A roof grows in Brooklyn.
One of the nation's biggest green roofs on a sports arena is taking shape atop Brooklyn's Barclays Center, where cranes are hoisting tons of steel beams and decking that will provide the base for an urban prairie in the sky.
Some sections of green are already sprouting. And when the project is complete by the end of the summer, the 3-acre curving rooftop is expected to be a hardy, verdant dome of grasses, flowers and plants.
Planners say the roof will not only make the hulking arena look nicer, it will also dampen noise from loud concerts and basketball games, and act as a sponge to capture about 1 million gallons of storm water to keep it from draining into city streets and waterways.
"We're very excited about the green roof because it will add additional texture and color and send an extraordinary message about urban areas as innovative, sustainable and attractive," said MaryAnne Gilmartin, president and CEO of Forest City Ratner Cos., which built the arena.
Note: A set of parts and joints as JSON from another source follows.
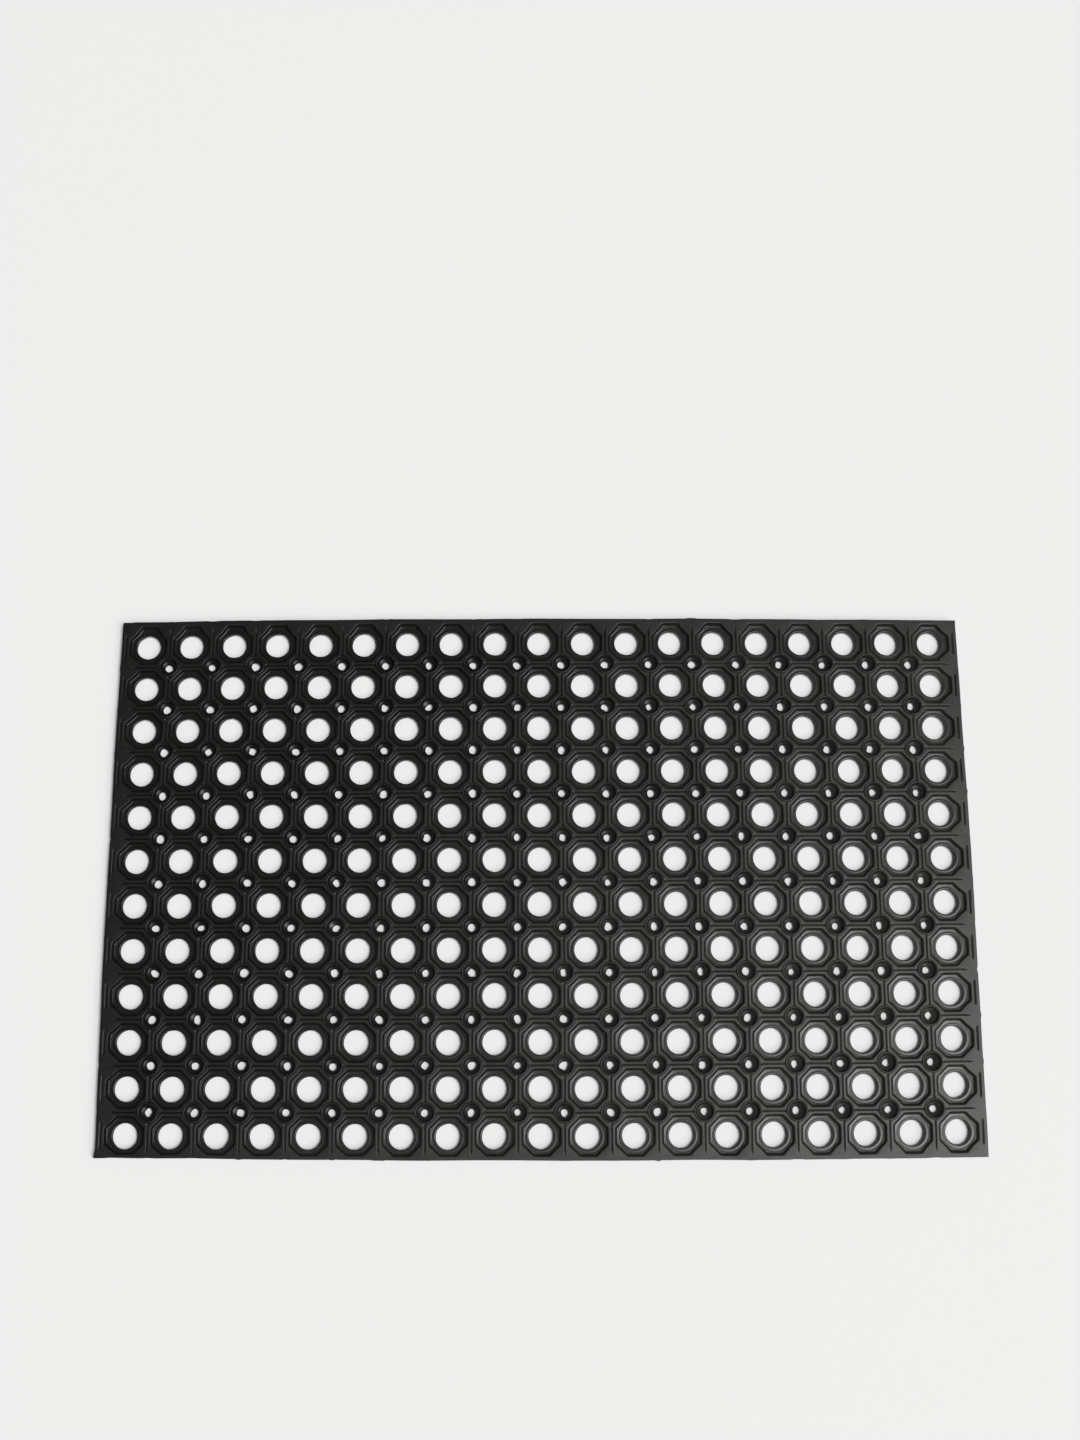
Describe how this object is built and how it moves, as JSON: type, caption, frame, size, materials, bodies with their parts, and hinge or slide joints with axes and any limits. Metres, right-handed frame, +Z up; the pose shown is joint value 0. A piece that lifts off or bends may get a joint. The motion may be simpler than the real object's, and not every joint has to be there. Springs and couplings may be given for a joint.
{
  "type": "rubber ring door mat",
  "caption": "Flat rectangular rubber ring mat: a grid of eight-sided recesses with round drain holes, small drain cups between them, and seams that it rolls up along.",
  "frame": {"origin": "centre of the mat's underside, on the surface that it lies on", "axes": "+X along the length, +Y along the width, +Z up out of the walked-on face"},
  "size_m": [0.8, 0.5, 0.01],
  "materials": {
    "rubber": "satin black, faintly dusty"
  },
  "bodies": {
    "cell_column_01": {"cell_column_01": "rubber"},
    "cell_column_02": {"cell_column_02": "rubber"},
    "cell_column_03": {"cell_column_03": "rubber"},
    "cell_column_04": {"cell_column_04": "rubber"},
    "cell_column_05": {"cell_column_05": "rubber"},
    "cell_column_06": {"cell_column_06": "rubber"},
    "cell_column_07": {"cell_column_07": "rubber"},
    "cell_column_08": {"cell_column_08": "rubber"},
    "cell_column_09": {"cell_column_09": "rubber"},
    "cell_column_10": {"cell_column_10": "rubber"},
    "cell_column_11": {"cell_column_11": "rubber"},
    "cell_column_12": {"cell_column_12": "rubber"},
    "cell_column_13": {"cell_column_13": "rubber"},
    "cell_column_14": {"cell_column_14": "rubber"},
    "cell_column_15": {"cell_column_15": "rubber"},
    "cell_column_16": {"cell_column_16": "rubber"},
    "cell_column_17": {"cell_column_17": "rubber"},
    "cell_column_18": {"cell_column_18": "rubber"},
    "cell_column_19": {"cell_column_19": "rubber"}
  },
  "joints": [
    {"name": "bend_01_02", "type": "hinge", "parent": "cell_column_02", "child": "cell_column_01", "pos_m": [-0.35417, 0, 0.005], "axis": [0, 1, 0], "range_deg": [-18, 18], "stiffness_Nm_per_rad": 1.5},
    {"name": "bend_02_03", "type": "hinge", "parent": "cell_column_03", "child": "cell_column_02", "pos_m": [-0.3125, 0, 0.005], "axis": [0, 1, 0], "range_deg": [-18, 18], "stiffness_Nm_per_rad": 1.5},
    {"name": "bend_03_04", "type": "hinge", "parent": "cell_column_04", "child": "cell_column_03", "pos_m": [-0.27083, 0, 0.005], "axis": [0, 1, 0], "range_deg": [-18, 18], "stiffness_Nm_per_rad": 1.5},
    {"name": "bend_04_05", "type": "hinge", "parent": "cell_column_05", "child": "cell_column_04", "pos_m": [-0.22917, 0, 0.005], "axis": [0, 1, 0], "range_deg": [-18, 18], "stiffness_Nm_per_rad": 1.5},
    {"name": "bend_05_06", "type": "hinge", "parent": "cell_column_06", "child": "cell_column_05", "pos_m": [-0.1875, 0, 0.005], "axis": [0, 1, 0], "range_deg": [-18, 18], "stiffness_Nm_per_rad": 1.5},
    {"name": "bend_06_07", "type": "hinge", "parent": "cell_column_07", "child": "cell_column_06", "pos_m": [-0.14583, 0, 0.005], "axis": [0, 1, 0], "range_deg": [-18, 18], "stiffness_Nm_per_rad": 1.5},
    {"name": "bend_07_08", "type": "hinge", "parent": "cell_column_08", "child": "cell_column_07", "pos_m": [-0.10417, 0, 0.005], "axis": [0, 1, 0], "range_deg": [-18, 18], "stiffness_Nm_per_rad": 1.5},
    {"name": "bend_08_09", "type": "hinge", "parent": "cell_column_09", "child": "cell_column_08", "pos_m": [-0.0625, 0, 0.005], "axis": [0, 1, 0], "range_deg": [-18, 18], "stiffness_Nm_per_rad": 1.5},
    {"name": "bend_09_10", "type": "hinge", "parent": "cell_column_10", "child": "cell_column_09", "pos_m": [-0.02083, 0, 0.005], "axis": [0, 1, 0], "range_deg": [-18, 18], "stiffness_Nm_per_rad": 1.5},
    {"name": "bend_10_11", "type": "hinge", "parent": "cell_column_10", "child": "cell_column_11", "pos_m": [0.02083, 0, 0.005], "axis": [0, -1, 0], "range_deg": [-18, 18], "stiffness_Nm_per_rad": 1.5},
    {"name": "bend_11_12", "type": "hinge", "parent": "cell_column_11", "child": "cell_column_12", "pos_m": [0.0625, 0, 0.005], "axis": [0, -1, 0], "range_deg": [-18, 18], "stiffness_Nm_per_rad": 1.5},
    {"name": "bend_12_13", "type": "hinge", "parent": "cell_column_12", "child": "cell_column_13", "pos_m": [0.10417, 0, 0.005], "axis": [0, -1, 0], "range_deg": [-18, 18], "stiffness_Nm_per_rad": 1.5},
    {"name": "bend_13_14", "type": "hinge", "parent": "cell_column_13", "child": "cell_column_14", "pos_m": [0.14583, 0, 0.005], "axis": [0, -1, 0], "range_deg": [-18, 18], "stiffness_Nm_per_rad": 1.5},
    {"name": "bend_14_15", "type": "hinge", "parent": "cell_column_14", "child": "cell_column_15", "pos_m": [0.1875, 0, 0.005], "axis": [0, -1, 0], "range_deg": [-18, 18], "stiffness_Nm_per_rad": 1.5},
    {"name": "bend_15_16", "type": "hinge", "parent": "cell_column_15", "child": "cell_column_16", "pos_m": [0.22917, 0, 0.005], "axis": [0, -1, 0], "range_deg": [-18, 18], "stiffness_Nm_per_rad": 1.5},
    {"name": "bend_16_17", "type": "hinge", "parent": "cell_column_16", "child": "cell_column_17", "pos_m": [0.27083, 0, 0.005], "axis": [0, -1, 0], "range_deg": [-18, 18], "stiffness_Nm_per_rad": 1.5},
    {"name": "bend_17_18", "type": "hinge", "parent": "cell_column_17", "child": "cell_column_18", "pos_m": [0.3125, 0, 0.005], "axis": [0, -1, 0], "range_deg": [-18, 18], "stiffness_Nm_per_rad": 1.5},
    {"name": "bend_18_19", "type": "hinge", "parent": "cell_column_18", "child": "cell_column_19", "pos_m": [0.35417, 0, 0.005], "axis": [0, -1, 0], "range_deg": [-18, 18], "stiffness_Nm_per_rad": 1.5}
  ]
}
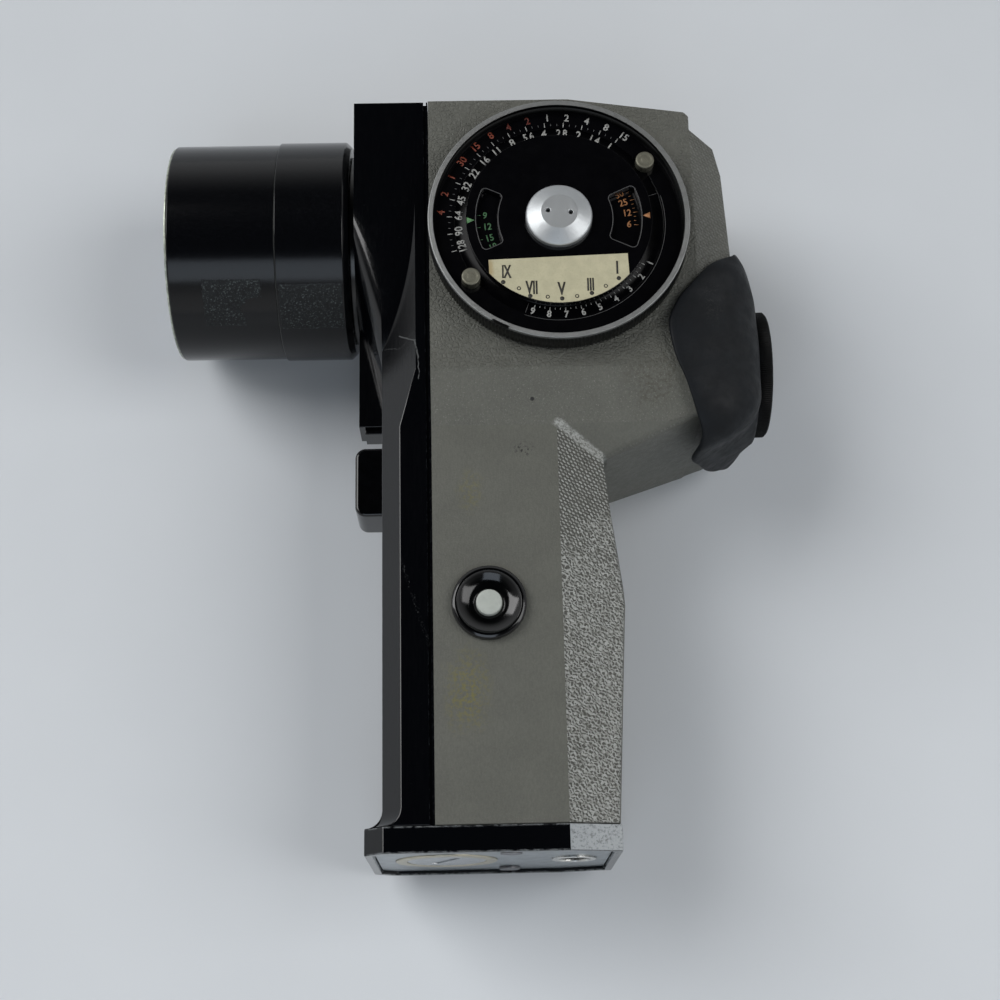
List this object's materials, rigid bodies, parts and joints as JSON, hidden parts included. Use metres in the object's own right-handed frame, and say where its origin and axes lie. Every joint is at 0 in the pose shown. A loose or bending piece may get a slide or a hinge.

There's one caveat: The public won't have access to the 130,000-square-foot rooftop. Steep angles and curves make strolling through the grass too dangerous.
Linda Chiarelli, the project's head of construction, said the design is high-tech, using 35,000 "trays" of 4-inch-deep growing media, a lightweight mix of synthetic and organic materials, and weather-resistant grasses that do not require watering unless there's a severe drought.
Although a green roof was included in the original design for Barclays Center, financial difficulties prevented it from becoming part of the final plan before the $1 billion, 18,000-seat arena opened its doors in 2012 as the home to the NBA's Brooklyn Nets and major entertainment events.
Designed by SHoP Architects, the Barclay's roof is a joint project between Forest City Ratner and Greenland USA. Developers declined to say how much it will cost.
Another major sports arena with a massive green roof is the 113,000 square feet of grasses atop the Target Center in Minneapolis, home to the Minnesota Timberwolves.